### REQUIRED TASK:
Repeat the whole listing exactly.

#### PROVIDED MATERIAL ####

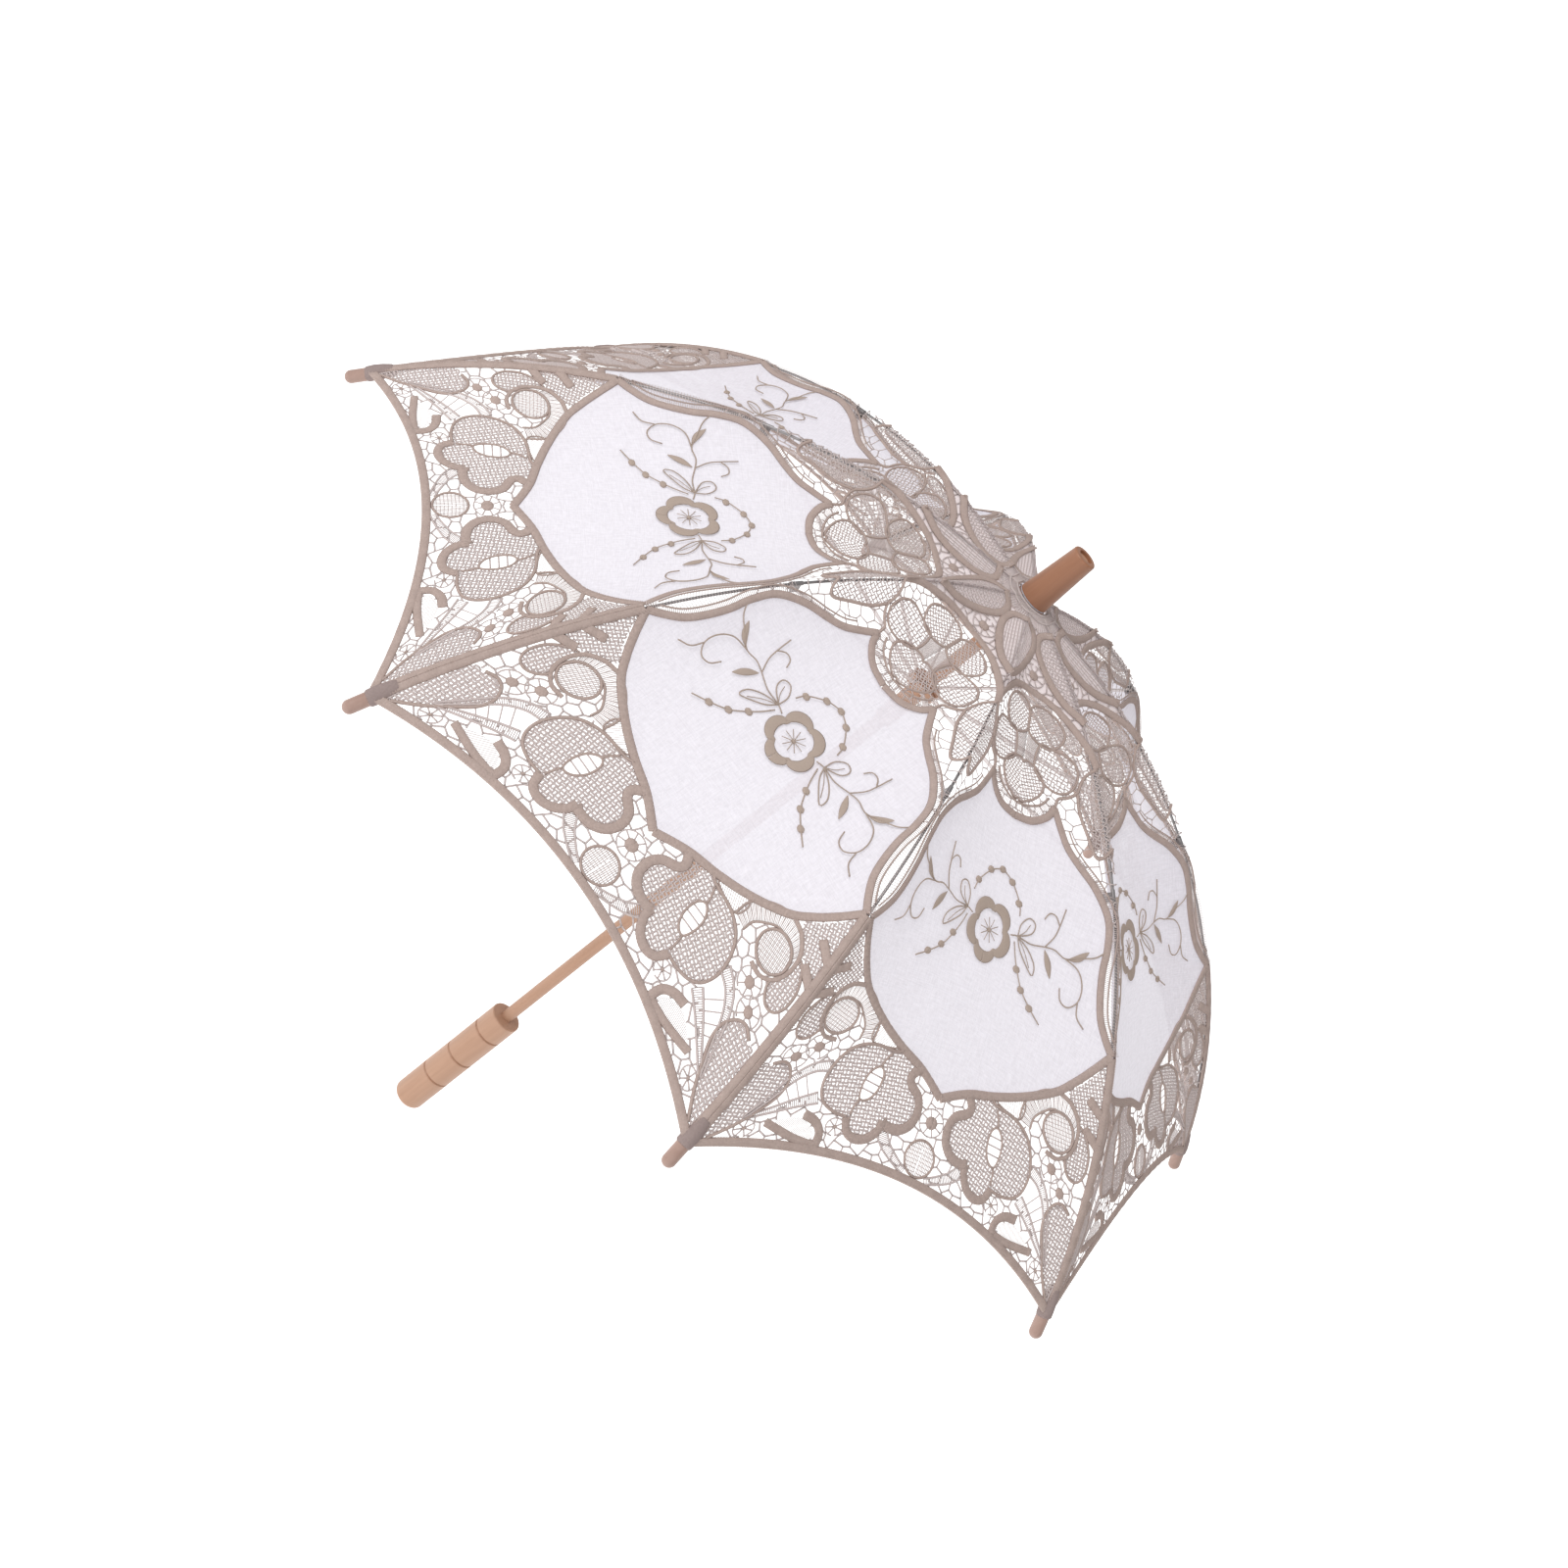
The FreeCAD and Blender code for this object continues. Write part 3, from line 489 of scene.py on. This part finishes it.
def make_braids():
    """The tapes, cords and woven dots: hem, seam, shield, medallion, petals, pansies and snails."""
    tapes = Strands()
    hem = np.linspace((0, HEM), (float(half_width(HEM)) - 1, HEM), 90)
    braid(tapes, hem, 5.6, 1.3, ready=True)
    braid(tapes, seam_line(304, 462, 2.6), 5.0, 1.2, 1.5, ready=True)
    braid(tapes, PANEL_LOW, 5.6, 1.2, 1.9)
    braid(tapes, PANEL_SIDE, 4.8, 1.0)
    braid(tapes, LOBE_LOW, 5.2, 1.0)
    braid(tapes, LOBE_TOP, 5.0, 1.0)
    braid(tapes, PETAL, 5.4, 1.0)
    braid(tapes, PANSY_TOP, 6.4, 1.1, 1.9)
    braid(tapes, PANSY_FOOT, 5.8, 1.1, 1.9)
    braid(tapes, VEE_NEAR, 6.0, 1.1)
    braid(tapes, VEE_FAR, 5.2, 1.1)
    braid(tapes, SNAIL_TAPE, 2.8, 1.0, 1.4)
    for start, end in (((117, 341.5), (103.5, 337)), ((121, 359), (108.5, 355.5))):
        braid(tapes, np.array([start, end], float), 5.6, 1.2, 0.9, ready=True)
    for line in (LOBE_SIDE, RIB_LEAF, SEAM_LEAF, PANSY_BACK):
        cord(tapes, line, 2.2)
    for line in (SNAIL_OUTSIDE[:5], SNAIL_INSIDE[:5], [(0.4, 96), (0.4, 104), (0.4, 111.5)],
                 [(0, 171), (9, 169), (18, 163.5), (23, 155.5)]):
        cord(tapes, line, 1.7)
    for cell in (UPPER_CELL, SIDE_CELL, LOWER_CELL):
        edge = smooth(cell, 1.6, True)
        for piece in clipped([edge], LOBE_HALF):
            cord(tapes, piece, 1.8, ready=True)
    for centre, radius in DOTS:
        tapes.disc(centre, radius, 0.8)
    cord(tapes, PANSY_EYE, 1.6, closed=True)
    cord(tapes, [(45, 388), (48.5, 394), (50, 399)], 1.6)
    cord(tapes, [(57, 424), (58.5, 430), (59.5, 436)], 1.6)
    cord(tapes, NET_CRESCENT, 1.8, closed=True)
    cord(tapes, CORNER_CELL, 1.2, closed=True)
    cord(tapes, ellipse(*SNAIL), 2.0, closed=True, ready=True)
    cord(tapes, ellipse(*DISC, end=math.pi), 1.8, ready=True)
    cord(tapes, offset(smooth(PANEL_SIDE, 2.0), 5.0)[4:-8], 1.1, ready=True)
    return tapes


def make_petal(lined):
    """The filling of a petal: close lines or a net."""
    net = Strands()
    if lined:
        fill_lines(net, PETAL_CELL, 1.7, 1.15, 0.32)
        fill_lines(net, PETAL_CELL, 4.5, 1.15 + math.pi / 2, 0.22)
    else:
        fill_net(net, PETAL_CELL, 2.8, 0.36, 1.1)
    return net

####

### SOLUTION FOR THIS TASK:
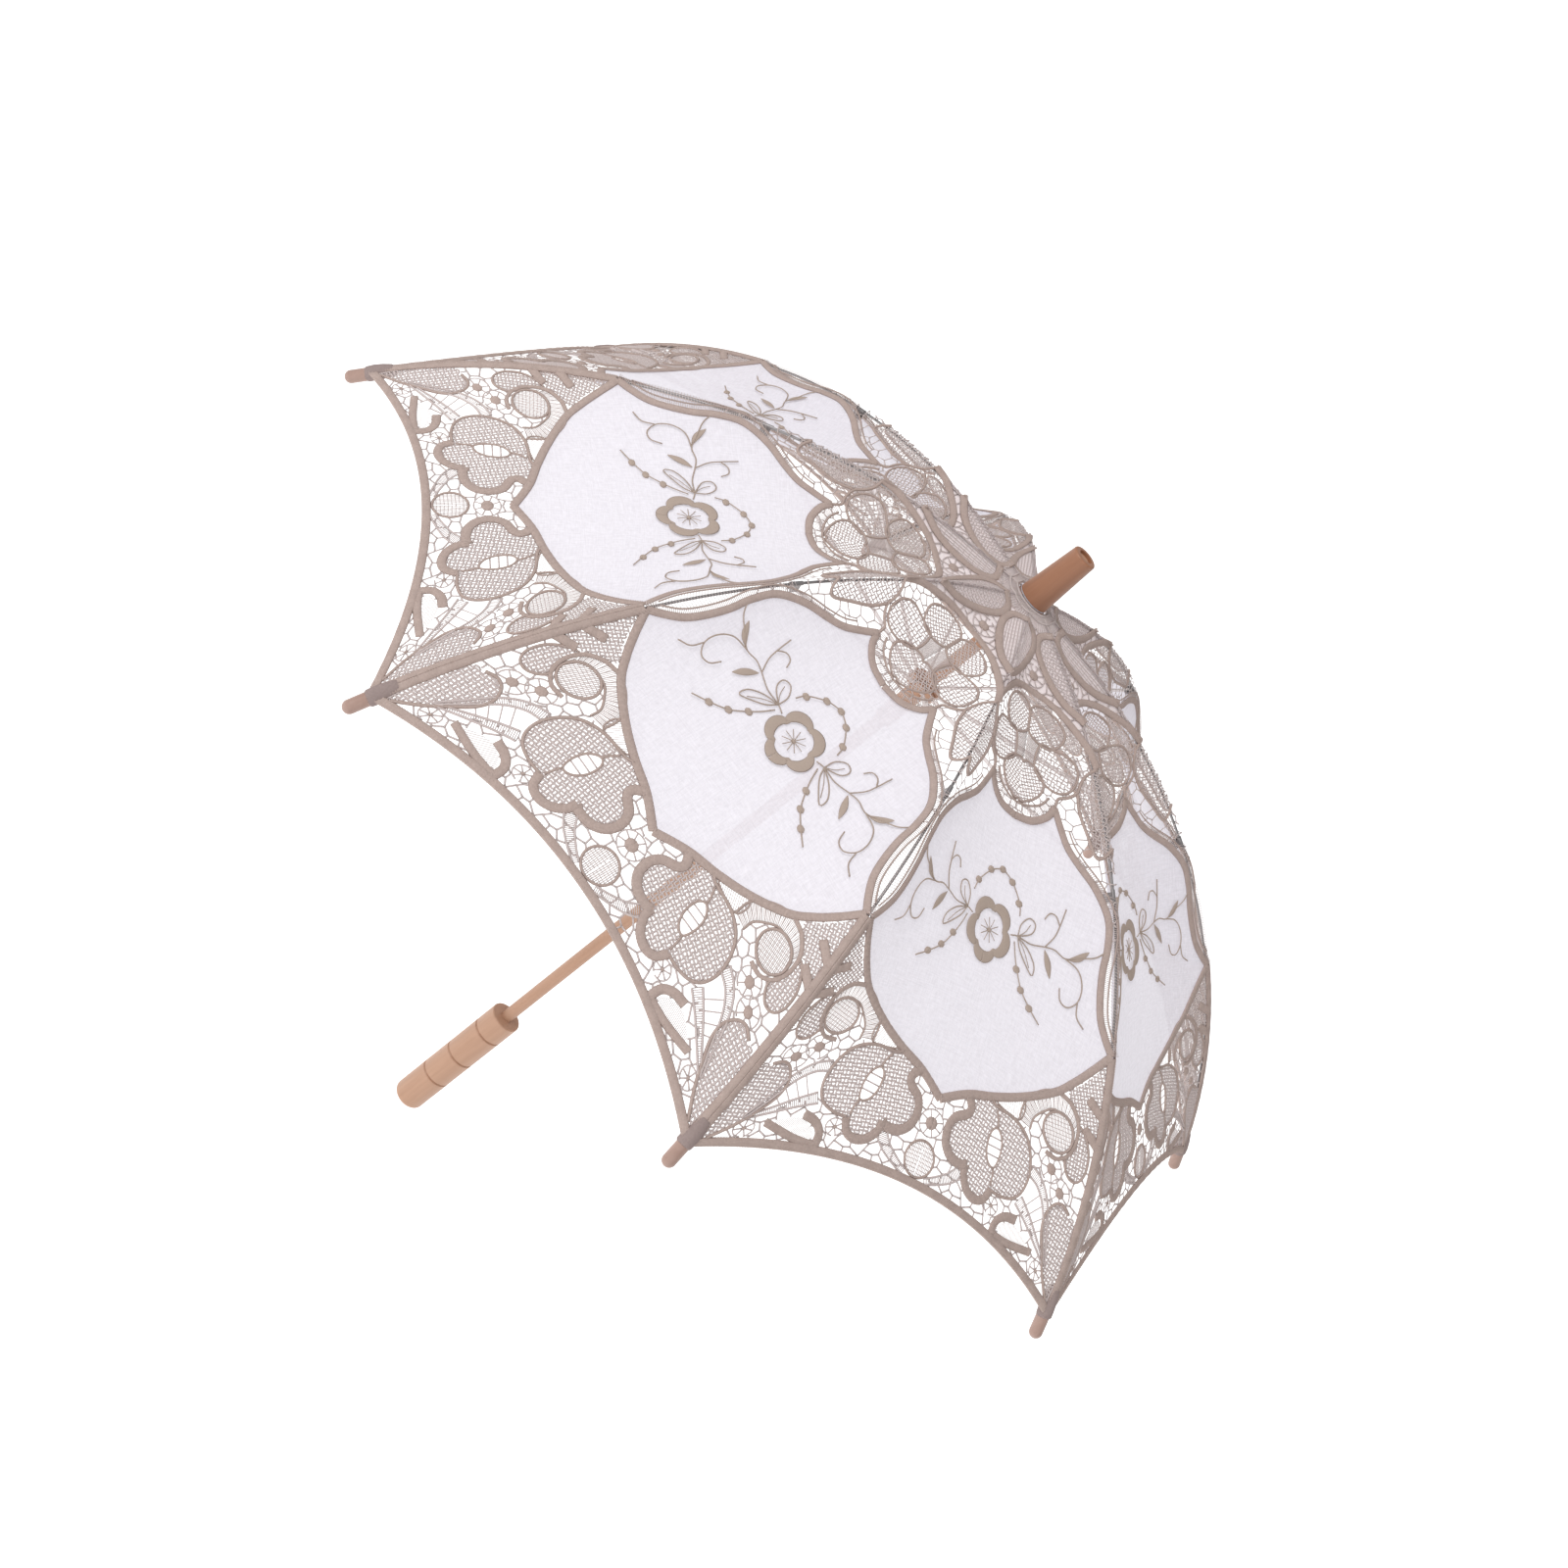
The FreeCAD and Blender code for this object continues. Write part 3, from line 489 of scene.py on. This part finishes it.
def make_braids():
    """The tapes, cords and woven dots: hem, seam, shield, medallion, petals, pansies and snails."""
    tapes = Strands()
    hem = np.linspace((0, HEM), (float(half_width(HEM)) - 1, HEM), 90)
    braid(tapes, hem, 5.6, 1.3, ready=True)
    braid(tapes, seam_line(304, 462, 2.6), 5.0, 1.2, 1.5, ready=True)
    braid(tapes, PANEL_LOW, 5.6, 1.2, 1.9)
    braid(tapes, PANEL_SIDE, 4.8, 1.0)
    braid(tapes, LOBE_LOW, 5.2, 1.0)
    braid(tapes, LOBE_TOP, 5.0, 1.0)
    braid(tapes, PETAL, 5.4, 1.0)
    braid(tapes, PANSY_TOP, 6.4, 1.1, 1.9)
    braid(tapes, PANSY_FOOT, 5.8, 1.1, 1.9)
    braid(tapes, VEE_NEAR, 6.0, 1.1)
    braid(tapes, VEE_FAR, 5.2, 1.1)
    braid(tapes, SNAIL_TAPE, 2.8, 1.0, 1.4)
    for start, end in (((117, 341.5), (103.5, 337)), ((121, 359), (108.5, 355.5))):
        braid(tapes, np.array([start, end], float), 5.6, 1.2, 0.9, ready=True)
    for line in (LOBE_SIDE, RIB_LEAF, SEAM_LEAF, PANSY_BACK):
        cord(tapes, line, 2.2)
    for line in (SNAIL_OUTSIDE[:5], SNAIL_INSIDE[:5], [(0.4, 96), (0.4, 104), (0.4, 111.5)],
                 [(0, 171), (9, 169), (18, 163.5), (23, 155.5)]):
        cord(tapes, line, 1.7)
    for cell in (UPPER_CELL, SIDE_CELL, LOWER_CELL):
        edge = smooth(cell, 1.6, True)
        for piece in clipped([edge], LOBE_HALF):
            cord(tapes, piece, 1.8, ready=True)
    for centre, radius in DOTS:
        tapes.disc(centre, radius, 0.8)
    cord(tapes, PANSY_EYE, 1.6, closed=True)
    cord(tapes, [(45, 388), (48.5, 394), (50, 399)], 1.6)
    cord(tapes, [(57, 424), (58.5, 430), (59.5, 436)], 1.6)
    cord(tapes, NET_CRESCENT, 1.8, closed=True)
    cord(tapes, CORNER_CELL, 1.2, closed=True)
    cord(tapes, ellipse(*SNAIL), 2.0, closed=True, ready=True)
    cord(tapes, ellipse(*DISC, end=math.pi), 1.8, ready=True)
    cord(tapes, offset(smooth(PANEL_SIDE, 2.0), 5.0)[4:-8], 1.1, ready=True)
    return tapes


def make_petal(lined):
    """The filling of a petal: close lines or a net."""
    net = Strands()
    if lined:
        fill_lines(net, PETAL_CELL, 1.7, 1.15, 0.32)
        fill_lines(net, PETAL_CELL, 4.5, 1.15 + math.pi / 2, 0.22)
    else:
        fill_net(net, PETAL_CELL, 2.8, 0.36, 1.1)
    return net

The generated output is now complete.